Why People in Their 70s Give Second Chances and Draw the Line at a Third

There is a distinct cadence to risk and generosity in later life. People in their seventies often open their arms once more to someone who has failed them before. They offer a second chance with a curious mix of generosity and calculation. But many stop short of a third. That boundary is not merely stubbornness or senility. It is a product of psychological priorities that change with years lived and losses endured.

The quiet architecture of selective kindness

When you talk to people who have reached their seventies you will hear stories that cluster around meaning. The anecdotes are not always heroic. They are often practical and oddly exact. An old friend returns a favour late and is forgiven. A sibling repeats a hurtful pattern and is tolerated but not trusted with the same intimacy. What looks like stinginess to younger observers is actually curation of time and energy. Older adults become gatekeepers of what matters.

Time horizons alter moral calculus

Stanford psychologist Laura Carstensen has spent decades mapping this shift. Her research shows that as perceived time grows shorter, people tilt toward emotionally meaningful ties and away from long term experimentation. The result is not cold calculation. It is a tighter circle. As she puts it.

time horizons have powerful influences on people’s goals and motivation. Laura L Carstensen PhD Professor Department of Psychology Stanford University.

Her observation is often rendered in studies as socioemotional selectivity. In plain language it explains why someone in their seventies might give you one more shot but will think twice about making you central to their future. The second chance is a generous act aimed at restoring an emotional balance. The third would require a new investment in future hope and that is precisely what older adults increasingly ration.

Second chances are economical acts of meaning

There is a tidy cruelty to the language we use about forgiveness. We praise endless forgiveness in moral terms and deride boundary setting as harsh. But forgivers in their seventies often speak about economy rather than virtue. They forgive once because the act repairs something they still want to keep.
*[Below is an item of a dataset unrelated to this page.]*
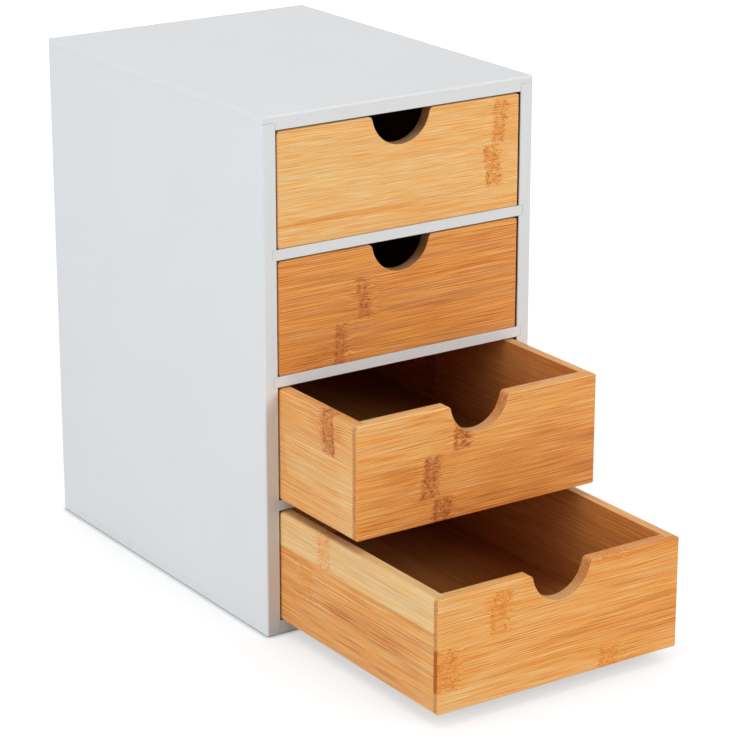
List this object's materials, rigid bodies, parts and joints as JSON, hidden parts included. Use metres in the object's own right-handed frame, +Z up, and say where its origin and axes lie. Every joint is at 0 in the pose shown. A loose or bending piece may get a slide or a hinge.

The second chance is an attempt to reclaim a known good. They are not naive. They are choosing where to expend finite emotional capital.

Listen closely and you hear a pattern. The first breach is explained away as human error. The second is tolerated because the relationship still supplies warmth. The third reveals a pattern. At this point many older people refuse further resets not out of cruelty but as a refusal to spend remaining time on likely repetition. It is a pragmatic form of self respect.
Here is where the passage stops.